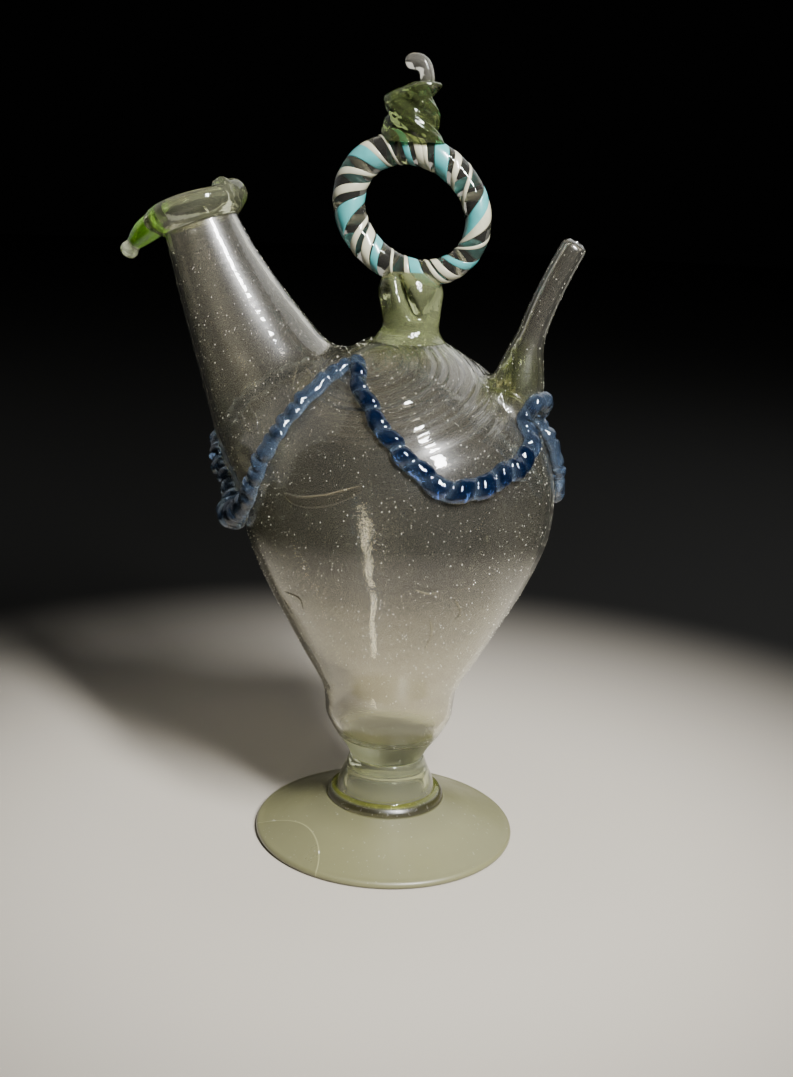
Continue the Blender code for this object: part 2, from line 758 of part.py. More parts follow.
def build_prunt(material, parent):
    """The green drop: a tapering tube that droops from the lip's outer side and ends in a bead."""
    centres, _ = fill_spout()
    along, across, _ = spout_frame(centres, len(centres) - 1)
    outward = across * np.sign(centres[-1][0] * across[0])
    edge = centres[-1] + LIP_RADIUS * outward + 0.45 * LIP_HEIGHT * along
    droop = np.array([-math.cos(PRUNT_DROOP), 0, -math.sin(PRUNT_DROOP)])
    start = edge - 0.9 * PRUNT_RADIUS * droop
    reach = PRUNT_LENGTH - BEAD_RADIUS
    path, radii = [], []
    for share, thick in ((0, 0.95), (0.28, 1.0), (0.55, 0.90), (0.78, 0.66), (0.92, 0.54), (1.0, 0.58)):
        path.append(start + share * reach * droop + 0.0012 * math.sin(math.pi * share) * along)
        radii.append(thick * PRUNT_RADIUS)
    for share in (0.35, 1.0, 1.55, 1.9):
        path.append(start + (reach + share * BEAD_RADIUS) * droop)
        radii.append(BEAD_RADIUS * math.sqrt(max(0.08, 1 - (share - 1) ** 2)))
    sections = round_sections(np.array(path), radii, PRUNT_SIDES)
    points, faces = swept(sections, path[0], path[-1] + 0.1 * BEAD_RADIUS * droop)
    obj = mesh_object("green_prunt", points, faces, material, parent)
    grown, grown_faces = lip_points(GAP)
    cut(obj, mesh_object("lip_seat_cutter", grown, grown_faces, None, parent))
    return obj


def ring_rise():
    """Half the height of the leaning oval that the ring's middle follows."""
    return math.hypot(RING_LONG * math.sin(RING_LEAN), RING_SHORT * math.cos(RING_LEAN))


def ring_centre():
    return np.array([RING_OUT, 0, post_top() - RING_SINK + RING_TUBE + ring_rise()])


def post_top():
    return crown_z() + GAP + POST_HEIGHT


def ring_points(tube):
    """A round tube, thicker on one side, carried round a leaning oval that is turned a little from the
    plane of the spouts."""
    level = np.array([math.cos(RING_TURN), math.sin(RING_TURN), 0])
    upright = np.array([0.0, 0.0, 1.0])
    long_way = math.cos(RING_LEAN) * level + math.sin(RING_LEAN) * upright
    short_way = math.cos(RING_LEAN) * upright - math.sin(RING_LEAN) * level
    normal = np.cross(level, upright)
    thick_way = math.cos(RING_SWELL_AT) * level + math.sin(RING_SWELL_AT) * upright
    angles = 2 * math.pi * np.arange(TUBE_SIDES) / TUBE_SIDES
    sections = []
    for turn in 2 * math.pi * np.arange(RING_STEPS) / RING_STEPS:
        c, s = math.cos(turn), math.sin(turn)
        centre = ring_centre() + RING_LONG * c * long_way + RING_SHORT * s * short_way
        outward = RING_SHORT * c * long_way + RING_LONG * s * short_way
        outward /= np.linalg.norm(outward)
        around = np.cos(angles)[:, None] * outward + np.sin(angles)[:, None] * normal
        sections.append(centre + (tube + RING_SWELL * (outward @ thick_way)) * around)
    return looped(sections)


def build_ring(material, parent):
    points, faces = ring_points(RING_TUBE)
    return mesh_object("ring_handle", points, faces, material, parent)


def seat_cutter(name, parent):
    points, faces = ring_points(RING_TUBE + GAP)
    return mesh_object(name, points, faces, None, parent)


def build_post(material, parent):
    """A twisted, grooved lump: wider at its foot and under the ring, with the ring's seat in its top."""
    bottom, top = crown_z() + GAP, post_top()
    angles = 2 * math.pi * np.arange(POST_SIDES) / POST_SIDES
    sections = []
    for share in np.linspace(0, 1, 8):
        foot = POST_FLARE * max(0, 1 - share / 0.25) ** 2
        head = 0.10 * POST_RADIUS * math.exp(-(((share - 0.74) / 0.18) ** 2))
        close = 0.25 * POST_RADIUS * max(0, (share - 0.85) / 0.15) ** 2
        groove = POST_GROOVE * math.sin(math.pi * min(1, max(0, share - 0.08) / 0.8))
        wave = groove * np.cos(POST_GROOVES * (angles - POST_TWIST * share))
        radius = (POST_RADIUS + foot + head - close) * (1 + wave)
        height = np.full(POST_SIDES, bottom + share * (top - bottom))
        out, deep = POST_OUT + radius * np.cos(angles), radius * np.sin(angles)
        sections.append(np.stack([out, deep, height], axis=1))
    points, faces = swept(sections, (POST_OUT, 0, bottom), (POST_OUT, 0, top))
    obj = mesh_object("handle_post", points, faces, material, parent)
    cut(obj, seat_cutter("post_seat_cutter", parent))
    return obj


def finial_path():
    """Points up the finial's middle: a gentle lean, a stem on the right, and the curl's arc over the top.

    Returns them with the lengths gone and each one's heading as an angle from upright."""
    base = ring_centre()[2] + ring_rise() + 0.4 * RING_TUBE
    tall = FINIAL_HEIGHT
    middle = np.array([CURL_OUT, base + tall - CURL_RADIUS])
    knots = [
        (-0.0004, base),
        (-0.0012, base + 0.20 * tall),
        (-0.0018, base + 0.40 * tall),
        (-0.0022, base + 0.56 * tall),
        (0.0004, base + 0.66 * tall),
        (middle[0] + 1.06 * CURL_RADIUS, base + 0.74 * tall),
    ]
    knots += [middle + CURL_RADIUS * np.array([math.cos(a), math.sin(a)]) for a in CURL_ARC]
    curve = smooth_curve(knots, 3)
    gone = np.concatenate([[0], np.cumsum(np.linalg.norm(np.diff(curve, axis=0), axis=1))])
    heading = np.gradient(curve, axis=0)
    return curve, gone, np.unwrap(np.arctan2(heading[:, 0], heading[:, 1]))


def build_finial(material, parent):
    """A ribbed lump twisted left-handed, a ridge each FINIAL_TIER up its side: level sections that taper
    upwards to a stem, then tilt to follow the arc of the curl to its rounded tip."""
    curve, gone, heading = finial_path()
    fade = np.clip(1 - gone / gone[-1] / FINIAL_WOUND, 0, 1)
    wound = np.minimum(1, 4 * fade)
    left = (gone[-1] - gone) / CURL_TIP
    thick = CURL_TUBE + (FINIAL_RADIUS - CURL_TUBE) * fade**0.3
    thick += (CURL_TIP - CURL_TUBE) * np.clip(2 - 0.7 * left, 0, 1)
    thick *= np.sqrt(1 - np.clip(1 - left, 0, 0.94) ** 2)
    tilt = (1 - wound) * np.minimum(heading, 0)
    turn = FINIAL_START - 2 * math.pi * gone / FINIAL_TIER
    angles = 2 * math.pi * np.arange(FINIAL_SIDES) / FINIAL_SIDES
    sections = []
    for i, (out, height) in enumerate(curve):
        bulge = thick[i] * (1 + FINIAL_RIDGE * wound[i] * np.cos(FINIAL_RIDGES * angles - turn[i]))
        wide = bulge * np.cos(angles)
        deep = (1 - 0.24 * wound[i]) * bulge * np.sin(angles)
        section = [out + math.cos(tilt[i]) * wide, deep, height - math.sin(tilt[i]) * wide]
        sections.append(np.stack(section, axis=1))
    start, end = ((out, 0, height) for out, height in (curve[0], curve[-1]))
    points, faces = swept(sections, start, end)
    obj = mesh_object("finial", points, faces, material, parent)
    cut(obj, seat_cutter("finial_seat_cutter", parent))
    return obj


def trail_centres(tree, count):
    """Evenly spaced points on the body's glass along the trail's route, and the route's length."""
    turns = np.array(TRAIL_ROUTE, float)
    whole_turn = np.array([360, 0])
    knots = np.vstack([turns[-1] + whole_turn, turns, turns[0] - whole_turn, turns[1] - whole_turn])
    steps = 24
    curve = smooth_curve(knots, steps)[steps:-steps]
    reach = 4 * BODY_RADIUS
    found = []
    for degrees, depth in curve[:-1]:
        angle, height = math.radians(degrees), crown_z() - depth
        outward = Vector((math.cos(angle), math.sin(angle), 0))
        found.append(tree.ray_cast(reach * outward + Vector((0, 0, height)), -outward)[0])
    found = np.array(found)
    for _ in range(6):
        found = (np.roll(found, 1, axis=0) + 2 * found + np.roll(found, -1, axis=0)) / 4
    round_again = np.vstack([found, found[0]])
    gone = np.concatenate([[0], np.cumsum(np.linalg.norm(np.diff(round_again, axis=0), axis=1))])
    even = np.linspace(0, gone[-1], count, endpoint=False)
    return np.stack([np.interp(even, gone, round_again[:, k]) for k in range(3)], axis=1), gone[-1]


def build_trail(tree, material, parent):
    """The trail's section carried round the route, its underside held just off the glass."""
    _, length = trail_centres(tree, 3)
    ribs = max(8, round(length / RIB_SPACING))
    centres, _ = trail_centres(tree, 2 * ribs)
    ahead = np.roll(centres, -1, axis=0) - np.roll(centres, 1, axis=0)
    normals = np.array([tree.find_nearest(Vector(centre))[1] for centre in centres])
    for _ in range(3):
        normals = (np.roll(normals, 1, axis=0) + 2 * normals + np.roll(normals, -1, axis=0)) / 4
    normals /= np.linalg.norm(normals, axis=1)[:, None]
    sections = []
    for index, (centre, heading, normal) in enumerate(zip(centres, ahead, normals)):
        across = np.array(Vector(heading).cross(Vector(normal)).normalized())
        swell = 1.0 if index % 2 else RIB_DEPTH
        beside = math.degrees(math.atan2(centre[1], centre[0])) - LUMP_ANGLE
        lump = math.exp(-((beside / LUMP_SPREAD) ** 2))
        low = min(1, (crown_z() - centre[2]) / FESTOON_DEPTH)
        width = TRAIL_PEAK_WIDTH + low * (TRAIL_WIDTH - TRAIL_PEAK_WIDTH)
        half = 0.5 * width * (0.92 + 0.08 * swell) * (1 + LUMP_WIDER * lump)
        tall = swell * TRAIL_HEIGHT * (1 + LUMP_TALLER * lump)
        section = []
        for side, rise in ((-0.65, 0), (-1, 0.5), (0, 1), (1, 0.5), (0.65, 0)):
            above = centre + side * half * across + 0.6 * TRAIL_HEIGHT * normal
            glass_point, glass_normal, _, _ = tree.find_nearest(Vector(above))
            away = np.array(glass_normal) if rise == 0 else normal
            section.append(np.array(glass_point) + (TRAIL_GAP + rise * tall) * away)
        sections.append(section)
    points, faces = looped(sections)
    return mesh_object("blue_trail", points, faces, material, parent)


def centre_on_table(parent, pieces):
    """Moves the jug's axis so that the origin lies midway between the jug's two ends."""
    low = min(v.co.x for piece in pieces for v in piece.data.vertices)
    high = max(v.co.x for piece in pieces for v in piece.data.vertices)
    parent.location.x = -(low + high) / 2


def main():
    clear_scene()
    bpy.context.scene.unit_settings.scale_length = 1.0
    axis = bpy.data.objects.new("jug_axis", None)
    bpy.context.collection.objects.link(axis)
    clear = glass("clear_glass", (0.80, 0.83, 0.74), 0.05, 0.9)
    hazy = glass("foot_glass", (0.62, 0.66, 0.54), 0.18, 0.7)
    pale_green = glass("green_tinted_glass", (0.66, 0.74, 0.45), 0.06, 0.8)
    green = glass("green_glass", (0.25, 0.55, 0.12), 0.08, 0.7)
    cobalt = glass("cobalt_glass", (0.03, 0.08, 0.28), 0.08, 0.5)
    cane = glass("twisted_cane", (0.62, 0.78, 0.76), 0.10, 0.2)
    glass_pieces, outer_face = build_glass(clear, axis)
    pieces = glass_pieces + [
        build_foot(hazy, axis),
        build_lip(clear, axis),
        build_prunt(green, axis),
        build_trail(outer_face, cobalt, axis),
        build_post(pale_green, axis),
        build_ring(cane, axis),
        build_finial(pale_green, axis),
    ]
    centre_on_table(axis, pieces)


main()
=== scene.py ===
"""Looks of a blown glass holy water jug, built around its CAD frame.

Laid out as a Blender add-on and run as a script. Every shape is worked out in the jug's own coordinates,
whose Z axis is the axis of body and foot, and is moved onto the frame when its mesh is made.
"""

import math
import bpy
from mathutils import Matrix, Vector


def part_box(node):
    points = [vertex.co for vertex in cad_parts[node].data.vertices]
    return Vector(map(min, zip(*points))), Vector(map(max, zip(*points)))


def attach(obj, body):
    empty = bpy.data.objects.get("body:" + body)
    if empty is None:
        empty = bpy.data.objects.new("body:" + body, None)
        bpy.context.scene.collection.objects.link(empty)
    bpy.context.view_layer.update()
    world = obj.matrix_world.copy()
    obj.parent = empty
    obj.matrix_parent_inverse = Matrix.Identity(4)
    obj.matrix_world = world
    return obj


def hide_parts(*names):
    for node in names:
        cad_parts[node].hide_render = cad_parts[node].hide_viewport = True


bl_info = {
    "name": "Blown Glass Water Jug",
    "version": (1, 0, 0),
    "blender": (4, 5, 0),
    "location": "View3D > Sidebar > Jug",
    "description": "Builds the glass pieces of a ring-handled holy water jug around its CAD frame",
    "category": "Object",
}

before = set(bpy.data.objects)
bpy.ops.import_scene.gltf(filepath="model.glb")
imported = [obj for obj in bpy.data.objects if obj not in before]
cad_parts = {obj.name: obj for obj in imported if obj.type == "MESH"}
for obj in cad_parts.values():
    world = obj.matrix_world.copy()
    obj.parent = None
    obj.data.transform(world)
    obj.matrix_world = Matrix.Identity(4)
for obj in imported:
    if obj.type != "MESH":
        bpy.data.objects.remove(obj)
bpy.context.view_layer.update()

import bmesh
import bpy
import numpy as np
from mathutils import Matrix

MM = 0.001
TAU = 2 * math.pi
Y = np.array([0.0, 1.0, 0.0])
Z = np.array([0.0, 0.0, 1.0])

# Places taken from the frame.
FOOT_LOW, FOOT_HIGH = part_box("foot")
AXIS_X = (FOOT_LOW[0] + FOOT_HIGH[0]) / 2
WAIST_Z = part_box("vessel")[0][2]
CROWN_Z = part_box("handle_post")[0][2] - 0.3 * MM
POST_TOP = CROWN_Z + 25.5 * MM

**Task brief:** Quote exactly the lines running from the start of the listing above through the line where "return crown_z() + GAP + POST_HEIGHT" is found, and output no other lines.

**Written reply:**
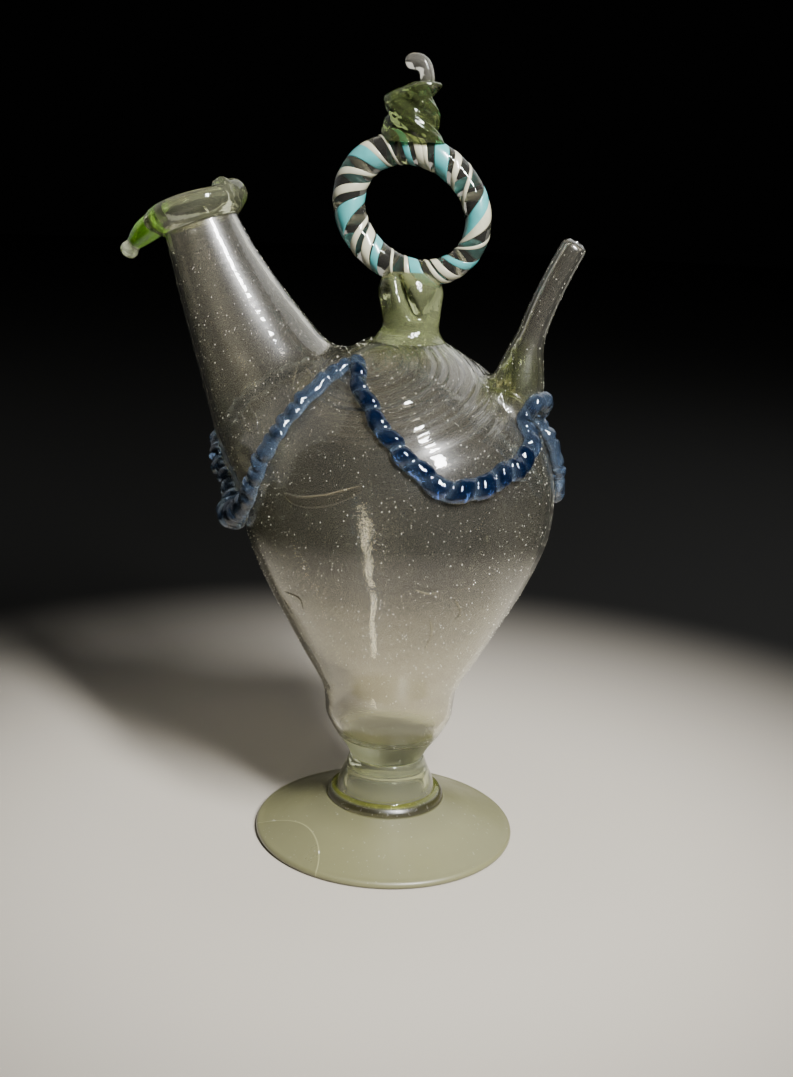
Continue the Blender code for this object: part 2, from line 758 of part.py. More parts follow.
def build_prunt(material, parent):
    """The green drop: a tapering tube that droops from the lip's outer side and ends in a bead."""
    centres, _ = fill_spout()
    along, across, _ = spout_frame(centres, len(centres) - 1)
    outward = across * np.sign(centres[-1][0] * across[0])
    edge = centres[-1] + LIP_RADIUS * outward + 0.45 * LIP_HEIGHT * along
    droop = np.array([-math.cos(PRUNT_DROOP), 0, -math.sin(PRUNT_DROOP)])
    start = edge - 0.9 * PRUNT_RADIUS * droop
    reach = PRUNT_LENGTH - BEAD_RADIUS
    path, radii = [], []
    for share, thick in ((0, 0.95), (0.28, 1.0), (0.55, 0.90), (0.78, 0.66), (0.92, 0.54), (1.0, 0.58)):
        path.append(start + share * reach * droop + 0.0012 * math.sin(math.pi * share) * along)
        radii.append(thick * PRUNT_RADIUS)
    for share in (0.35, 1.0, 1.55, 1.9):
        path.append(start + (reach + share * BEAD_RADIUS) * droop)
        radii.append(BEAD_RADIUS * math.sqrt(max(0.08, 1 - (share - 1) ** 2)))
    sections = round_sections(np.array(path), radii, PRUNT_SIDES)
    points, faces = swept(sections, path[0], path[-1] + 0.1 * BEAD_RADIUS * droop)
    obj = mesh_object("green_prunt", points, faces, material, parent)
    grown, grown_faces = lip_points(GAP)
    cut(obj, mesh_object("lip_seat_cutter", grown, grown_faces, None, parent))
    return obj


def ring_rise():
    """Half the height of the leaning oval that the ring's middle follows."""
    return math.hypot(RING_LONG * math.sin(RING_LEAN), RING_SHORT * math.cos(RING_LEAN))


def ring_centre():
    return np.array([RING_OUT, 0, post_top() - RING_SINK + RING_TUBE + ring_rise()])


def post_top():
    return crown_z() + GAP + POST_HEIGHT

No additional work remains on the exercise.